> [Objective]
Extract, word for word, every line from the one containing "What build123d script" through the one containing "# Z up; the", with both end lines kept.

---

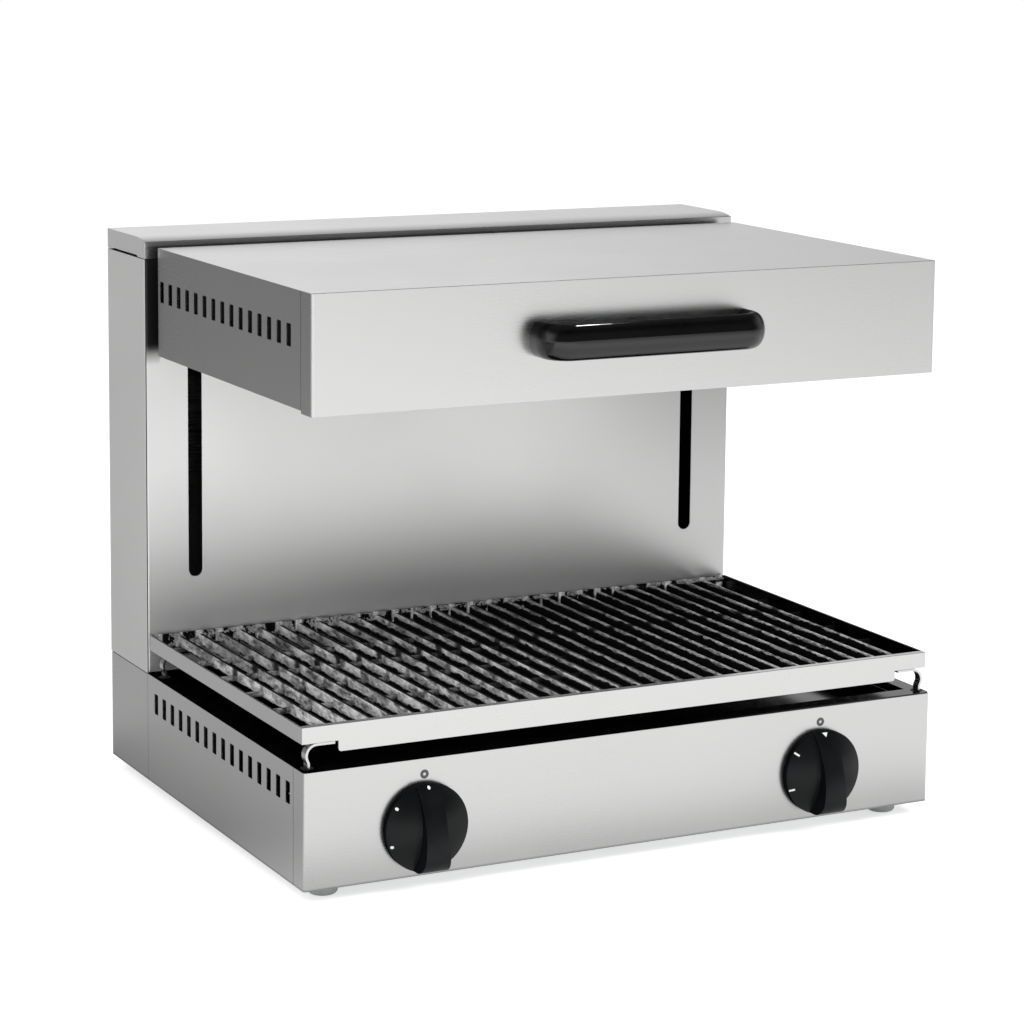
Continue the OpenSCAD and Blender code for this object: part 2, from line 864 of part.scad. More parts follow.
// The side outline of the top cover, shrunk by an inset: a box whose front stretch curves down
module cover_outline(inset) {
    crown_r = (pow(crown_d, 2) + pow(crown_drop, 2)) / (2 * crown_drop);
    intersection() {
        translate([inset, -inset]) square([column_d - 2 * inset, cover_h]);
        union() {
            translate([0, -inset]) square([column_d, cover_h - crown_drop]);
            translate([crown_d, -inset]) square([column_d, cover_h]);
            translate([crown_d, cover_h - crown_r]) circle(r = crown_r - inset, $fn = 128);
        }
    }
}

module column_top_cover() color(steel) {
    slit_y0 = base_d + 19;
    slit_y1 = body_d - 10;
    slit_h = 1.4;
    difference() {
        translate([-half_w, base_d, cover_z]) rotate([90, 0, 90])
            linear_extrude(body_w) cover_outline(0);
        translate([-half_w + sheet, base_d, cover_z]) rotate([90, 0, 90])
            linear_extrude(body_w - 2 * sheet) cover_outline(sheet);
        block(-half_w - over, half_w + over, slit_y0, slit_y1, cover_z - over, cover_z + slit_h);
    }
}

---

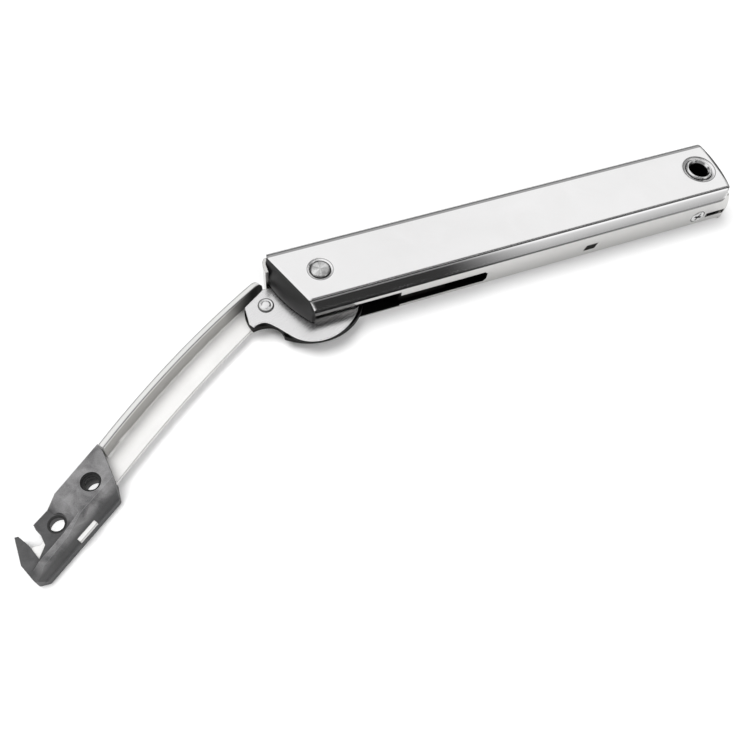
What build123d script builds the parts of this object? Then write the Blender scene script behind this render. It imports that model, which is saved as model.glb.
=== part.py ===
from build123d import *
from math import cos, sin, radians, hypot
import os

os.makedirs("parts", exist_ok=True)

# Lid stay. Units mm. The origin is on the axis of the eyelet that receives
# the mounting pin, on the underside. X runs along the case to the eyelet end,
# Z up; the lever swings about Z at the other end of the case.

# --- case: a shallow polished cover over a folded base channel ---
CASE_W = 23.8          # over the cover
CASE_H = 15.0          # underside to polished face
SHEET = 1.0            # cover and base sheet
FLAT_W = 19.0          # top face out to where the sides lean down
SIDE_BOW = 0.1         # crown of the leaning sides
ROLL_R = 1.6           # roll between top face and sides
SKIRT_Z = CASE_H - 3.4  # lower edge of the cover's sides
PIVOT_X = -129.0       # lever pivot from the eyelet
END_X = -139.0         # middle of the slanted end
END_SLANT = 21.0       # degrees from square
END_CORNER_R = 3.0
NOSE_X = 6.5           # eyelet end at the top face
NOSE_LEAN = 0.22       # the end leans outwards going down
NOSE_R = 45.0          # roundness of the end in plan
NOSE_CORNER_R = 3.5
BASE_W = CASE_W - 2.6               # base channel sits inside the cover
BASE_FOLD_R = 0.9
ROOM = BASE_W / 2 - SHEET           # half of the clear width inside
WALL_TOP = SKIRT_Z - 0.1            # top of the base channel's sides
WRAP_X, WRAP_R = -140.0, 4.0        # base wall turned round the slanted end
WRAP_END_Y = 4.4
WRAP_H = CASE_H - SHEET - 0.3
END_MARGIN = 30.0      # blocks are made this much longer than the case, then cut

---

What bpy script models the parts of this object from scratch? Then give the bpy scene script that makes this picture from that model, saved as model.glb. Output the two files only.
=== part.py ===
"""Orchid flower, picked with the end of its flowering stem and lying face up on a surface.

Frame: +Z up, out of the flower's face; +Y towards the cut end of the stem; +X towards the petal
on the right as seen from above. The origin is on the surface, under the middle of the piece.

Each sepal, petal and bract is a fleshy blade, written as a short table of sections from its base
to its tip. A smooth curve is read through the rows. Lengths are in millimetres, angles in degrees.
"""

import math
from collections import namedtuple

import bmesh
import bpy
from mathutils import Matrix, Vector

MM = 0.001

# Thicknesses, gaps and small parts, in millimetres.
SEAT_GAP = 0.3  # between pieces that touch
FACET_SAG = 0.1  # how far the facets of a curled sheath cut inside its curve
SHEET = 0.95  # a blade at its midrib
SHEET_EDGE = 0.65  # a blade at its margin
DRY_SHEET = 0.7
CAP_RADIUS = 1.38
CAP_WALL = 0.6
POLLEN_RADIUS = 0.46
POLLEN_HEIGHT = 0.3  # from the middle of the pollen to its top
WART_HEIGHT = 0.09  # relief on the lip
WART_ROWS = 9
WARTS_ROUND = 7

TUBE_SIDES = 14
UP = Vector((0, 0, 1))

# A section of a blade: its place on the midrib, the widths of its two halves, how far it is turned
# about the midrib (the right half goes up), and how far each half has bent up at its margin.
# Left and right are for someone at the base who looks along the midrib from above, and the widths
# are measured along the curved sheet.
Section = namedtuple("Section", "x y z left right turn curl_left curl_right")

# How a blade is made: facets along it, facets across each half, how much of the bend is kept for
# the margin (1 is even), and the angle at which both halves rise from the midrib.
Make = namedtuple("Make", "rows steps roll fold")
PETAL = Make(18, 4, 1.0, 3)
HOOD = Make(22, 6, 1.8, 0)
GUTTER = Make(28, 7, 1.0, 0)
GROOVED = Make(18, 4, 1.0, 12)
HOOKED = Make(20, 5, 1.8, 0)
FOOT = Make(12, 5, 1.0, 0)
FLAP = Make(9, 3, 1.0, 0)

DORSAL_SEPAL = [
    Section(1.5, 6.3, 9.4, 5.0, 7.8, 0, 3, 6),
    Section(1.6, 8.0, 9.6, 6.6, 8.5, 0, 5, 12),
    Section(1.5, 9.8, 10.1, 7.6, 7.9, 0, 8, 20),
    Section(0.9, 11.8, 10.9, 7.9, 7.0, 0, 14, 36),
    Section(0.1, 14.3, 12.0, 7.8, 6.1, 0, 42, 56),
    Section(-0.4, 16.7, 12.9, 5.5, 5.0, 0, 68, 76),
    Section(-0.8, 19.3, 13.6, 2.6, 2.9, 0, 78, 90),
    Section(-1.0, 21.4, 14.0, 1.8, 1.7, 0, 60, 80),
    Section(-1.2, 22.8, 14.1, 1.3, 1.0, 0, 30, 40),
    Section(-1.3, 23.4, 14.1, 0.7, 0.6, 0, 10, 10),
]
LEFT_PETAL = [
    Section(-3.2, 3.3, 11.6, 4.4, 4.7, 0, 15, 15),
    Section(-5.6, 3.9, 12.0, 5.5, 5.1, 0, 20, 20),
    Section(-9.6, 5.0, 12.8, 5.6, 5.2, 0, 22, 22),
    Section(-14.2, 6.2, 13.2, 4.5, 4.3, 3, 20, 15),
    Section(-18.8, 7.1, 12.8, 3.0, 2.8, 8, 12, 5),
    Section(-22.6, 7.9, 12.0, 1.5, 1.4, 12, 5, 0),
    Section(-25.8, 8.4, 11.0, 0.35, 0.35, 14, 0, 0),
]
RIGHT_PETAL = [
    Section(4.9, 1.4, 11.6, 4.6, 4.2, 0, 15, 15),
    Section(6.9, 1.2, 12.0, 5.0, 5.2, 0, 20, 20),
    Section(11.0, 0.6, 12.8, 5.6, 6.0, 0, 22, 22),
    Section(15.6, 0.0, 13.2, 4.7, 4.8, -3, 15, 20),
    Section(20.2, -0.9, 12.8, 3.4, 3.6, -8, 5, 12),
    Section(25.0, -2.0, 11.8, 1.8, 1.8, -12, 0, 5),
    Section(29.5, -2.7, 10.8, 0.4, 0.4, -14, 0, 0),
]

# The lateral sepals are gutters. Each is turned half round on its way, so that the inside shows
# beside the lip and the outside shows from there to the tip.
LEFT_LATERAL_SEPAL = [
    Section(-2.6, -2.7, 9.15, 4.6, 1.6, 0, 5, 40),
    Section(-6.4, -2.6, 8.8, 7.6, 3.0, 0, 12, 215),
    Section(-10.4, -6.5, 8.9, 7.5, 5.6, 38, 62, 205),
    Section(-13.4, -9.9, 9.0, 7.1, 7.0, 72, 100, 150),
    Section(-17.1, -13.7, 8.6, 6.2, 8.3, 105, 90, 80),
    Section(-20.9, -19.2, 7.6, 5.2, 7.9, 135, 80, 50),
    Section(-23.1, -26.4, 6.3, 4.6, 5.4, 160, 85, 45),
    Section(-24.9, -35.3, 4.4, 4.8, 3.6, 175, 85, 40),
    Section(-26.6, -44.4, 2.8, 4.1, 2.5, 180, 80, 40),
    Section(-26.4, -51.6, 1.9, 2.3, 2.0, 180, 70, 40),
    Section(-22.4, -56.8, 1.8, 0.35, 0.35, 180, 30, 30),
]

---

> [Complete output]
What build123d script builds the parts of this object? Then write the Blender scene script behind this render. It imports that model, which is saved as model.glb.
=== part.py ===
from build123d import *
from math import cos, sin, radians, hypot
import os

os.makedirs("parts", exist_ok=True)

# Lid stay. Units mm. The origin is on the axis of the eyelet that receives
# the mounting pin, on the underside. X runs along the case to the eyelet end,
# Z up; the lever swings about Z at the other end of the case.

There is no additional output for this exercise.